INFORMATION SUPPLIED
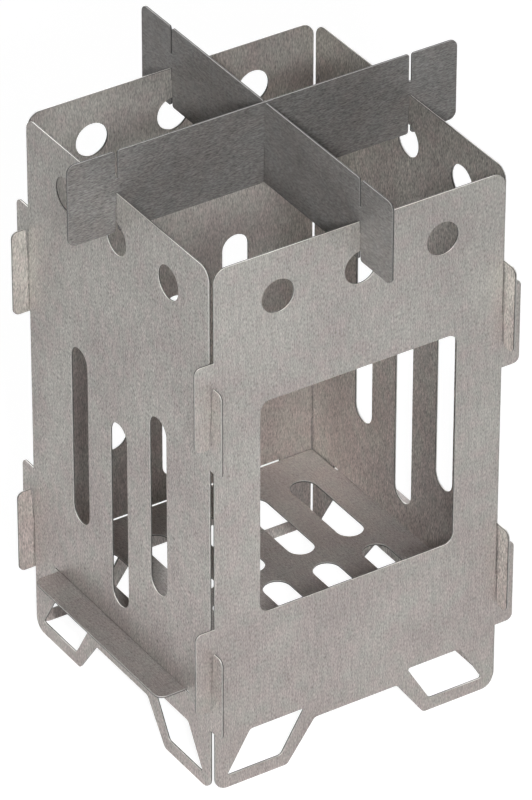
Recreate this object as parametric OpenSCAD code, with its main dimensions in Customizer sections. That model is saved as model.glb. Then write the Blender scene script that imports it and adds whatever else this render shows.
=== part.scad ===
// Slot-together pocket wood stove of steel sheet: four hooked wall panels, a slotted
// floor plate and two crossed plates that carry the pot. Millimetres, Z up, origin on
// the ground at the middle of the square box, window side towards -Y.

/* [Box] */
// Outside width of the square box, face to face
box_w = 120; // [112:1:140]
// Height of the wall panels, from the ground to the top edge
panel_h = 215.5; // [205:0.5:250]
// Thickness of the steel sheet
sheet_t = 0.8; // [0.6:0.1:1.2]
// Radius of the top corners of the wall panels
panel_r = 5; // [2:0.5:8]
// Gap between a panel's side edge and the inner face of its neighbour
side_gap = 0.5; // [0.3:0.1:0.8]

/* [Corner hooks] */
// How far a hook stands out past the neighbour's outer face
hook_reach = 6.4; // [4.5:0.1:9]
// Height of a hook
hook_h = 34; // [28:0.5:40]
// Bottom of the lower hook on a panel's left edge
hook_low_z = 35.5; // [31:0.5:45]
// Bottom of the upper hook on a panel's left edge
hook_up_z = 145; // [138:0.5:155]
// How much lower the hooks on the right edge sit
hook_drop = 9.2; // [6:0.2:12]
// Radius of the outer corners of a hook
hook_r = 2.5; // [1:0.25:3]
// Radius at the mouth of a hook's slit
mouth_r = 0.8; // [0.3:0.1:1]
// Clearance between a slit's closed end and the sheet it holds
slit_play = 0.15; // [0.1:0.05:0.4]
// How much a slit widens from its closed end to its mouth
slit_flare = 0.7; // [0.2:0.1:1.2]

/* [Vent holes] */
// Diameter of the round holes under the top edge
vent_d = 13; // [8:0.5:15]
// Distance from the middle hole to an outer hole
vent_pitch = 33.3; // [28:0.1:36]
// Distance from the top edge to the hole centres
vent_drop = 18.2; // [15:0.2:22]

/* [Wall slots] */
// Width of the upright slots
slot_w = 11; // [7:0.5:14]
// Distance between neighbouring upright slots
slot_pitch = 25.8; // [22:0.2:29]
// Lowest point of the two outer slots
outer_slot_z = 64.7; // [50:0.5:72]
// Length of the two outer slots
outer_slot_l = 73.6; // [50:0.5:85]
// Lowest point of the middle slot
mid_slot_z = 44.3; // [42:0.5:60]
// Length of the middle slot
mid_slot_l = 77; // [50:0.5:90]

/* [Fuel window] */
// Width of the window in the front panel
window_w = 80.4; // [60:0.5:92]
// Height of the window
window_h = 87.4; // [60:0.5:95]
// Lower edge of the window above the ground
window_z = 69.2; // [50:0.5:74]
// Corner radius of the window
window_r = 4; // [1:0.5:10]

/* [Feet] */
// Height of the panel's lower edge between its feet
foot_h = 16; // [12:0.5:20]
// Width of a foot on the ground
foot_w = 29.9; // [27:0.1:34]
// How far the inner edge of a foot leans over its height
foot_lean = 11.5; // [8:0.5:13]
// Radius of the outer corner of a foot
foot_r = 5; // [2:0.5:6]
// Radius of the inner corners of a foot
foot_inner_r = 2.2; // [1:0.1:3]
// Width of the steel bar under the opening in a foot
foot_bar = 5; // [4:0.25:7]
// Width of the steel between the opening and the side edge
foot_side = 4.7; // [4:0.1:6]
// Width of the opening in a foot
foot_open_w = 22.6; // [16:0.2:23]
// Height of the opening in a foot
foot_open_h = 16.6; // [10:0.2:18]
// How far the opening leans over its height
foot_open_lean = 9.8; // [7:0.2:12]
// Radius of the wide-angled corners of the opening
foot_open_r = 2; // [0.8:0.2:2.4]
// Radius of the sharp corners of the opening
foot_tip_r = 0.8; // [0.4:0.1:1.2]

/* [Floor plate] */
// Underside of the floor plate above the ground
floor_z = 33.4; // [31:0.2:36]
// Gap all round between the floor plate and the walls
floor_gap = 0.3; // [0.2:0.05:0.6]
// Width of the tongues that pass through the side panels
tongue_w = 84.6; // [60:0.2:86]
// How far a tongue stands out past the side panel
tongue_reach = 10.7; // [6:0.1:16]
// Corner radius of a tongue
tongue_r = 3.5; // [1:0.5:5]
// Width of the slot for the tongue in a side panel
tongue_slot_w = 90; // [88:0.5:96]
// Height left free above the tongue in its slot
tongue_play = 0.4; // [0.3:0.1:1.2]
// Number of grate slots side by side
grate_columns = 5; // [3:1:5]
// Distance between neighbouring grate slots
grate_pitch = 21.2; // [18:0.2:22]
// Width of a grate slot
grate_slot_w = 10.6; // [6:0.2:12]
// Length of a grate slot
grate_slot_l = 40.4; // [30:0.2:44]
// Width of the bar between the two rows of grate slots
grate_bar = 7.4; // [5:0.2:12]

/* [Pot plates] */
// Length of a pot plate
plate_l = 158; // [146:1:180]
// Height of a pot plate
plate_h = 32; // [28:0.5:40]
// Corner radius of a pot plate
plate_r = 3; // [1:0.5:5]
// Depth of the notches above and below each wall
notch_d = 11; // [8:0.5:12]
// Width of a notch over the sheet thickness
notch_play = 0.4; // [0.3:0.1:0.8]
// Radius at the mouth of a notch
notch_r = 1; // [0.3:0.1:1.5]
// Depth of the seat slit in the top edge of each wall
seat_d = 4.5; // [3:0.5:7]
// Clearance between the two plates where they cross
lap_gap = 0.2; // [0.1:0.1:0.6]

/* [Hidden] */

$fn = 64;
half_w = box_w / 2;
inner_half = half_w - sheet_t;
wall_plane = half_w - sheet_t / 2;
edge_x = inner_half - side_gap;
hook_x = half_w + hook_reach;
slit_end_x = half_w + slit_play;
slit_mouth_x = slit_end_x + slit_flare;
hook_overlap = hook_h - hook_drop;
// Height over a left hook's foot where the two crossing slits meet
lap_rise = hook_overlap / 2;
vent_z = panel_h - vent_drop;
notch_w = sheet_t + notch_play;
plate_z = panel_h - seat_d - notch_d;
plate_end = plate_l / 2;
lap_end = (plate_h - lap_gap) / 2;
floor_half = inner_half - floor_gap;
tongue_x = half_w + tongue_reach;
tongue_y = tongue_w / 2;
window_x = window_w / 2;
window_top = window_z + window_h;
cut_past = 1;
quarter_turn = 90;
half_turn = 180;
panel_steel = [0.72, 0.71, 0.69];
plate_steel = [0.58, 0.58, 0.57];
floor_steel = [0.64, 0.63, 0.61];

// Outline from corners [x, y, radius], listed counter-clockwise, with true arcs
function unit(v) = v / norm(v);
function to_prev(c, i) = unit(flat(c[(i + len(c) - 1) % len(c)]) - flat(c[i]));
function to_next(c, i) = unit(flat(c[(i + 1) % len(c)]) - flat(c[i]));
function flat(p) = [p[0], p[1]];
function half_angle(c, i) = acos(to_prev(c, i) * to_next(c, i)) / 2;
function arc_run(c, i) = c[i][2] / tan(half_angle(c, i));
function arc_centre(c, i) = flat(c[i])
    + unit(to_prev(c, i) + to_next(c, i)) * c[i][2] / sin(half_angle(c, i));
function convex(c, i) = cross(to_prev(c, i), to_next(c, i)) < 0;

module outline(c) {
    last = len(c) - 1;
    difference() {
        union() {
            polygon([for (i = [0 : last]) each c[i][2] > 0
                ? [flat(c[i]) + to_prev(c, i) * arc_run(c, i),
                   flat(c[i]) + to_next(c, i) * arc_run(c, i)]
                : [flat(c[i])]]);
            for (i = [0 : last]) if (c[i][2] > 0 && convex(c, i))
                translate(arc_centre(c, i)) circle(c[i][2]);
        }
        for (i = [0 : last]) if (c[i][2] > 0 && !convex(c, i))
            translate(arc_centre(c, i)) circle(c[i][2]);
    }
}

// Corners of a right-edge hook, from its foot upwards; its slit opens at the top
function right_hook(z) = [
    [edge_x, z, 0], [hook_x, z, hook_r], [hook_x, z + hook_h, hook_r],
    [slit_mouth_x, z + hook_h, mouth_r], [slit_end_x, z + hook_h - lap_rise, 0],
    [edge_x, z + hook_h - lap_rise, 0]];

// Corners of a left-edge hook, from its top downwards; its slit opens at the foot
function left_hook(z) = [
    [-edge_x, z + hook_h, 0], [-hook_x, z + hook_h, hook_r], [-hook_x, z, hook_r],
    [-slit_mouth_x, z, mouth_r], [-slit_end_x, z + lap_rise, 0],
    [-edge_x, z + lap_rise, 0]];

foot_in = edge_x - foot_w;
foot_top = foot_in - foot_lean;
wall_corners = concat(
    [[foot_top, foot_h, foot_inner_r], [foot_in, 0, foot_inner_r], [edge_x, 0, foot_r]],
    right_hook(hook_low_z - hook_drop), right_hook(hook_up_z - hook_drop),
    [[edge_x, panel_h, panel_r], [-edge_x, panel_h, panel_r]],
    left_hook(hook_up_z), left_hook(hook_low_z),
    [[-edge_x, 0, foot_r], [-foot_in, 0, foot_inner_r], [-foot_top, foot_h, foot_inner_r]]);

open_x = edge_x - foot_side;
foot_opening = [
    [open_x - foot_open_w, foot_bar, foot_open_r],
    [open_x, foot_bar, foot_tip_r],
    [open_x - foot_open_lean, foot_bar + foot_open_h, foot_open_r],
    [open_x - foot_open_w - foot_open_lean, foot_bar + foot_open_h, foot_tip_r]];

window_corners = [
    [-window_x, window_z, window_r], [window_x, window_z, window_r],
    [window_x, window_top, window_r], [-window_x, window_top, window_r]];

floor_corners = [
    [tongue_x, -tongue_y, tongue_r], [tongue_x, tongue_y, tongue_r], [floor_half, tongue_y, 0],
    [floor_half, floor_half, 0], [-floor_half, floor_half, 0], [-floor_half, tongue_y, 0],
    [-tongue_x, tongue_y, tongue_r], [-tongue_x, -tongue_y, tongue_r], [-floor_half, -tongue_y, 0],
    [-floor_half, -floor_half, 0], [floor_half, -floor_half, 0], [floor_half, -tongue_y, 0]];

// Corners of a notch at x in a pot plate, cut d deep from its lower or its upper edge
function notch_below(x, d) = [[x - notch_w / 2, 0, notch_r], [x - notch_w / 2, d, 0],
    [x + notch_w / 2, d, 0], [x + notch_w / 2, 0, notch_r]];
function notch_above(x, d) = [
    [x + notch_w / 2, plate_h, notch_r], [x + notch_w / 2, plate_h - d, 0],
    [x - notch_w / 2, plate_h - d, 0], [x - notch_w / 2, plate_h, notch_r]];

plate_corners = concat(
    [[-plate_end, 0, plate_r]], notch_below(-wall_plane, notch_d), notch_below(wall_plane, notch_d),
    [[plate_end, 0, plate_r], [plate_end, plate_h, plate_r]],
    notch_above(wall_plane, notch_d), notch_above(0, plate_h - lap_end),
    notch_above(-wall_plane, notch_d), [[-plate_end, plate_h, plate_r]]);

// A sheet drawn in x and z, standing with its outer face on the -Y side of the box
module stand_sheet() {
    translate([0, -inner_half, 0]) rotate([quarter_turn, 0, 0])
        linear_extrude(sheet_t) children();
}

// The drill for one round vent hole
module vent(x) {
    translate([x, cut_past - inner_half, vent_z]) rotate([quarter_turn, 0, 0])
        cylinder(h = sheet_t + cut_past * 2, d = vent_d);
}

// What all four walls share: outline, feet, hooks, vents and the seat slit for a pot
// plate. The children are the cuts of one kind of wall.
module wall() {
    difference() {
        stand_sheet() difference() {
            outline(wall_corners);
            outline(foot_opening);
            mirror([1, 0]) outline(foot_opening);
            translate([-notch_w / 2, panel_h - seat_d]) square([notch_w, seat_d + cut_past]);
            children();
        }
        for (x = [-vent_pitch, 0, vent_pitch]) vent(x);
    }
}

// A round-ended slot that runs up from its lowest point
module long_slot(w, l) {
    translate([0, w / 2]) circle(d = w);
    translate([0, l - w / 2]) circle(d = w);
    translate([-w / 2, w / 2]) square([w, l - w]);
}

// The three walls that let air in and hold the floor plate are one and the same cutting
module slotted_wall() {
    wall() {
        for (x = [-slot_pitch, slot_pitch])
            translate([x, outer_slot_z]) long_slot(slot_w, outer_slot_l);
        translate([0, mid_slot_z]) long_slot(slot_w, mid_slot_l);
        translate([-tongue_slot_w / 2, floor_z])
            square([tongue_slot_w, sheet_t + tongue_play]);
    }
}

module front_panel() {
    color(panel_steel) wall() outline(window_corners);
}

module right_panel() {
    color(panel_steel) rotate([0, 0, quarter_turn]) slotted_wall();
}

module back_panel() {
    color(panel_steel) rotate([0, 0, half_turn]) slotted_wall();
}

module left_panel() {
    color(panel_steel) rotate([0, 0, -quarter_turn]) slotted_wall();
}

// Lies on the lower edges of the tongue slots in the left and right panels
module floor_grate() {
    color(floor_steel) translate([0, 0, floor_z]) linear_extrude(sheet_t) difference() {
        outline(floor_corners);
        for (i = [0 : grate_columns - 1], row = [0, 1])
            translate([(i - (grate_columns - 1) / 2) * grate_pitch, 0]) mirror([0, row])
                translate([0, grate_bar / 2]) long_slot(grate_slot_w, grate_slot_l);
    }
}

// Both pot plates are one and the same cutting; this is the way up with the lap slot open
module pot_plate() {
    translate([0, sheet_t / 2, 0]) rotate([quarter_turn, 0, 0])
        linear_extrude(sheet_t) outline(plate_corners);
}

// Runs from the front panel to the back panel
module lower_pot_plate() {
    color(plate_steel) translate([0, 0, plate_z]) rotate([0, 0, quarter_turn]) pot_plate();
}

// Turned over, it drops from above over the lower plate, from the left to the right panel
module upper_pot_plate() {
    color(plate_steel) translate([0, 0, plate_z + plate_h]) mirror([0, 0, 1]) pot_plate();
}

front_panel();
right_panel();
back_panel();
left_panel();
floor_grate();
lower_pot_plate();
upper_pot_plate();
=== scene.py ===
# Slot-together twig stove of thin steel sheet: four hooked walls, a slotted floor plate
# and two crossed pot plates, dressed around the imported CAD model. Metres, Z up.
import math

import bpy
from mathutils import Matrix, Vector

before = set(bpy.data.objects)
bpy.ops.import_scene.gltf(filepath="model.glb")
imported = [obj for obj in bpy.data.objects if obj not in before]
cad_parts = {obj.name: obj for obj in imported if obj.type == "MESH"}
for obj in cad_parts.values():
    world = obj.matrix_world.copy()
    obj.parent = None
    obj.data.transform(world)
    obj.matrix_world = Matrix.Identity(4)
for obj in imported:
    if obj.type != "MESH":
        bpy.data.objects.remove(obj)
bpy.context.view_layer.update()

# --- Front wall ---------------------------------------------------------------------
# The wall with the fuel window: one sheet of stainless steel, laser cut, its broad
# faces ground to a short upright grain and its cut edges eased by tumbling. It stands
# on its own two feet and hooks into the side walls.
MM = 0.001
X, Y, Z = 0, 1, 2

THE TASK
Copy out the listing above, line by line and exactly, from its first line to the line holding "side towards -Y.", inclusive.

EXERCISE RESULT
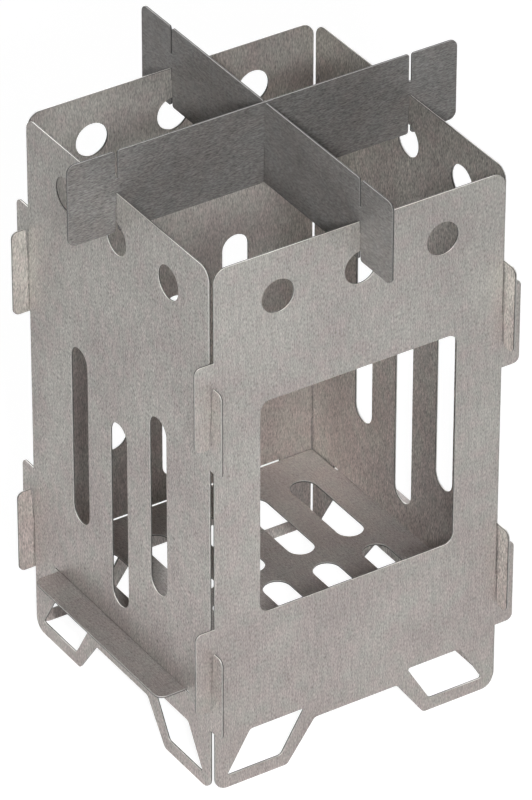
Recreate this object as parametric OpenSCAD code, with its main dimensions in Customizer sections. That model is saved as model.glb. Then write the Blender scene script that imports it and adds whatever else this render shows.
=== part.scad ===
// Slot-together pocket wood stove of steel sheet: four hooked wall panels, a slotted
// floor plate and two crossed plates that carry the pot. Millimetres, Z up, origin on
// the ground at the middle of the square box, window side towards -Y.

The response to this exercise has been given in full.